• **THE TASK**: Here are some records; return them all exactly.

• **SOURCE DATA**:

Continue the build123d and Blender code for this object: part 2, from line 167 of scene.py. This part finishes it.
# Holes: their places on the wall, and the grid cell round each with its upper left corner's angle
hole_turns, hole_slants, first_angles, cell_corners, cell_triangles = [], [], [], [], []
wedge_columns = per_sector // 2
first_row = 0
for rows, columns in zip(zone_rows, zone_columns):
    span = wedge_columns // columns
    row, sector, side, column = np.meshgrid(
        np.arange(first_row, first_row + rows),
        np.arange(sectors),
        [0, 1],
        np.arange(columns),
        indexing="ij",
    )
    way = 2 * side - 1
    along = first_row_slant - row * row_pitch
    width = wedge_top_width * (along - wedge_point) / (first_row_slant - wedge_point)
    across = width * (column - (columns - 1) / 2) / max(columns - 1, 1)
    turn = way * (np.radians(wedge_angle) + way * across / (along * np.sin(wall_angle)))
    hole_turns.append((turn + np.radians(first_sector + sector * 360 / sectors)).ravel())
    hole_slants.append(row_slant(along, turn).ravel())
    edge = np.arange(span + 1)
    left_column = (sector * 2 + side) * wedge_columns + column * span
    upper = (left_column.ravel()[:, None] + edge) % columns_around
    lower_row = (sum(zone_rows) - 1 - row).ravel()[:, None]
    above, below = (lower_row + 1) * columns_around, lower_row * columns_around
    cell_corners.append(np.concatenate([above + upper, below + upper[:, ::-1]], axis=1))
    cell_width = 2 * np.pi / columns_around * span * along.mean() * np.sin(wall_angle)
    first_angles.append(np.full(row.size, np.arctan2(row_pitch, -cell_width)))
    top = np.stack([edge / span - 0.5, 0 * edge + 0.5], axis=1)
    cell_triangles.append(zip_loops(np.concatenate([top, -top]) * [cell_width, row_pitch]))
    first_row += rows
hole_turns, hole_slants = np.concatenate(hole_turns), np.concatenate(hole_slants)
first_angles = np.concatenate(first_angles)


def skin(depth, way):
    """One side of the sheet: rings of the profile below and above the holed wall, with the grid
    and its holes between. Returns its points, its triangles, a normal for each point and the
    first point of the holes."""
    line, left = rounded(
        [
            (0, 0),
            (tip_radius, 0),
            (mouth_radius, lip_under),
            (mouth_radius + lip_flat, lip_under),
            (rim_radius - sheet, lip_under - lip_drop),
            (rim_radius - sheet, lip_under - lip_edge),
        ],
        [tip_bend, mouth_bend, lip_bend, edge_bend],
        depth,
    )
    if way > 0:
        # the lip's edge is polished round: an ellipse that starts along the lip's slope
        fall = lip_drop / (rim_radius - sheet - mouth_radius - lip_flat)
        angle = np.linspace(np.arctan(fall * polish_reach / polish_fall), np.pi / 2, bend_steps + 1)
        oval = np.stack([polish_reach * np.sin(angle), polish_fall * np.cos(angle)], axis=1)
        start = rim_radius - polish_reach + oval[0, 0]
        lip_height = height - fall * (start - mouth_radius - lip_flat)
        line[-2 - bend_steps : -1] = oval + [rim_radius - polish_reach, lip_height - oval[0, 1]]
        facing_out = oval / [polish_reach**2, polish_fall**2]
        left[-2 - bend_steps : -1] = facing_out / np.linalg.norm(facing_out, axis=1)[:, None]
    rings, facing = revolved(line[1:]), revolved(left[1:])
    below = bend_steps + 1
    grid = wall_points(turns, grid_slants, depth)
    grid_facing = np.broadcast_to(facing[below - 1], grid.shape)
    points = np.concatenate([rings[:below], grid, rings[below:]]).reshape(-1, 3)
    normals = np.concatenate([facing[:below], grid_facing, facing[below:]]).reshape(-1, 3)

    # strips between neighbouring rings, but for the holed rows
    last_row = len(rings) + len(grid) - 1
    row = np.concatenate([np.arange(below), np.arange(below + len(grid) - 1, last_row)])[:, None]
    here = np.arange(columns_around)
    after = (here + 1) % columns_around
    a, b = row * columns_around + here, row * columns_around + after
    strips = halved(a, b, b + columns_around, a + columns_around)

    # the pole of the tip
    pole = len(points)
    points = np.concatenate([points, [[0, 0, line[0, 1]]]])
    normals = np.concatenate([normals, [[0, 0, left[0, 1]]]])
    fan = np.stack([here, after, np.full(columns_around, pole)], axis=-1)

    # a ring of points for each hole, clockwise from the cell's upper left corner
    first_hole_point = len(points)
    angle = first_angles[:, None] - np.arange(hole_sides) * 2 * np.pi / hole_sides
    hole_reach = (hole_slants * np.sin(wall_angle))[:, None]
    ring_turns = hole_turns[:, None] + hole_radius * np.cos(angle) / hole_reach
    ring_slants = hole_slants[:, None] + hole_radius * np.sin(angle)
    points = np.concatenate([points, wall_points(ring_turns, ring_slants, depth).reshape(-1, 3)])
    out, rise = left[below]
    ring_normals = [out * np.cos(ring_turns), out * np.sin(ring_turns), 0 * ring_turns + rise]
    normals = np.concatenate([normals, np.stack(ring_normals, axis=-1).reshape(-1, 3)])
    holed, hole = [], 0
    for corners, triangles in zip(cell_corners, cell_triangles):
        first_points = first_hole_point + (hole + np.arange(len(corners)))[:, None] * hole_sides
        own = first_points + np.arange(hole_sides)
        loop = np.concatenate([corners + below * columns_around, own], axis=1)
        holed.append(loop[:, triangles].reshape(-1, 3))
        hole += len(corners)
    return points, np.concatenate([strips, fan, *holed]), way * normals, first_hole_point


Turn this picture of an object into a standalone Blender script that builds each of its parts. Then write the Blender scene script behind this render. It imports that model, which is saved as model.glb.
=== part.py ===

• **RIGHT ANSWER**:
Continue the build123d and Blender code for this object: part 2, from line 167 of scene.py. This part finishes it.
# Holes: their places on the wall, and the grid cell round each with its upper left corner's angle
hole_turns, hole_slants, first_angles, cell_corners, cell_triangles = [], [], [], [], []
wedge_columns = per_sector // 2
first_row = 0
for rows, columns in zip(zone_rows, zone_columns):
    span = wedge_columns // columns
    row, sector, side, column = np.meshgrid(
        np.arange(first_row, first_row + rows),
        np.arange(sectors),
        [0, 1],
        np.arange(columns),
        indexing="ij",
    )
    way = 2 * side - 1
    along = first_row_slant - row * row_pitch
    width = wedge_top_width * (along - wedge_point) / (first_row_slant - wedge_point)
    across = width * (column - (columns - 1) / 2) / max(columns - 1, 1)
    turn = way * (np.radians(wedge_angle) + way * across / (along * np.sin(wall_angle)))
    hole_turns.append((turn + np.radians(first_sector + sector * 360 / sectors)).ravel())
    hole_slants.append(row_slant(along, turn).ravel())
    edge = np.arange(span + 1)
    left_column = (sector * 2 + side) * wedge_columns + column * span
    upper = (left_column.ravel()[:, None] + edge) % columns_around
    lower_row = (sum(zone_rows) - 1 - row).ravel()[:, None]
    above, below = (lower_row + 1) * columns_around, lower_row * columns_around
    cell_corners.append(np.concatenate([above + upper, below + upper[:, ::-1]], axis=1))
    cell_width = 2 * np.pi / columns_around * span * along.mean() * np.sin(wall_angle)
    first_angles.append(np.full(row.size, np.arctan2(row_pitch, -cell_width)))
    top = np.stack([edge / span - 0.5, 0 * edge + 0.5], axis=1)
    cell_triangles.append(zip_loops(np.concatenate([top, -top]) * [cell_width, row_pitch]))
    first_row += rows
hole_turns, hole_slants = np.concatenate(hole_turns), np.concatenate(hole_slants)
first_angles = np.concatenate(first_angles)


def skin(depth, way):
    """One side of the sheet: rings of the profile below and above the holed wall, with the grid
    and its holes between. Returns its points, its triangles, a normal for each point and the
    first point of the holes."""
    line, left = rounded(
        [
            (0, 0),
            (tip_radius, 0),
            (mouth_radius, lip_under),
            (mouth_radius + lip_flat, lip_under),
            (rim_radius - sheet, lip_under - lip_drop),
            (rim_radius - sheet, lip_under - lip_edge),
        ],
        [tip_bend, mouth_bend, lip_bend, edge_bend],
        depth,
    )
    if way > 0:
        # the lip's edge is polished round: an ellipse that starts along the lip's slope
        fall = lip_drop / (rim_radius - sheet - mouth_radius - lip_flat)
        angle = np.linspace(np.arctan(fall * polish_reach / polish_fall), np.pi / 2, bend_steps + 1)
        oval = np.stack([polish_reach * np.sin(angle), polish_fall * np.cos(angle)], axis=1)
        start = rim_radius - polish_reach + oval[0, 0]
        lip_height = height - fall * (start - mouth_radius - lip_flat)
        line[-2 - bend_steps : -1] = oval + [rim_radius - polish_reach, lip_height - oval[0, 1]]
        facing_out = oval / [polish_reach**2, polish_fall**2]
        left[-2 - bend_steps : -1] = facing_out / np.linalg.norm(facing_out, axis=1)[:, None]
    rings, facing = revolved(line[1:]), revolved(left[1:])
    below = bend_steps + 1
    grid = wall_points(turns, grid_slants, depth)
    grid_facing = np.broadcast_to(facing[below - 1], grid.shape)
    points = np.concatenate([rings[:below], grid, rings[below:]]).reshape(-1, 3)
    normals = np.concatenate([facing[:below], grid_facing, facing[below:]]).reshape(-1, 3)

    # strips between neighbouring rings, but for the holed rows
    last_row = len(rings) + len(grid) - 1
    row = np.concatenate([np.arange(below), np.arange(below + len(grid) - 1, last_row)])[:, None]
    here = np.arange(columns_around)
    after = (here + 1) % columns_around
    a, b = row * columns_around + here, row * columns_around + after
    strips = halved(a, b, b + columns_around, a + columns_around)

    # the pole of the tip
    pole = len(points)
    points = np.concatenate([points, [[0, 0, line[0, 1]]]])
    normals = np.concatenate([normals, [[0, 0, left[0, 1]]]])
    fan = np.stack([here, after, np.full(columns_around, pole)], axis=-1)

    # a ring of points for each hole, clockwise from the cell's upper left corner
    first_hole_point = len(points)
    angle = first_angles[:, None] - np.arange(hole_sides) * 2 * np.pi / hole_sides
    hole_reach = (hole_slants * np.sin(wall_angle))[:, None]
    ring_turns = hole_turns[:, None] + hole_radius * np.cos(angle) / hole_reach
    ring_slants = hole_slants[:, None] + hole_radius * np.sin(angle)
    points = np.concatenate([points, wall_points(ring_turns, ring_slants, depth).reshape(-1, 3)])
    out, rise = left[below]
    ring_normals = [out * np.cos(ring_turns), out * np.sin(ring_turns), 0 * ring_turns + rise]
    normals = np.concatenate([normals, np.stack(ring_normals, axis=-1).reshape(-1, 3)])
    holed, hole = [], 0
    for corners, triangles in zip(cell_corners, cell_triangles):
        first_points = first_hole_point + (hole + np.arange(len(corners)))[:, None] * hole_sides
        own = first_points + np.arange(hole_sides)
        loop = np.concatenate([corners + below * columns_around, own], axis=1)
        holed.append(loop[:, triangles].reshape(-1, 3))
        hole += len(corners)
    return points, np.concatenate([strips, fan, *holed]), way * normals, first_hole_point


Turn this picture of an object into a standalone Blender script that builds each of its parts. Then write the Blender scene script behind this render. It imports that model, which is saved as model.glb.
=== part.py ===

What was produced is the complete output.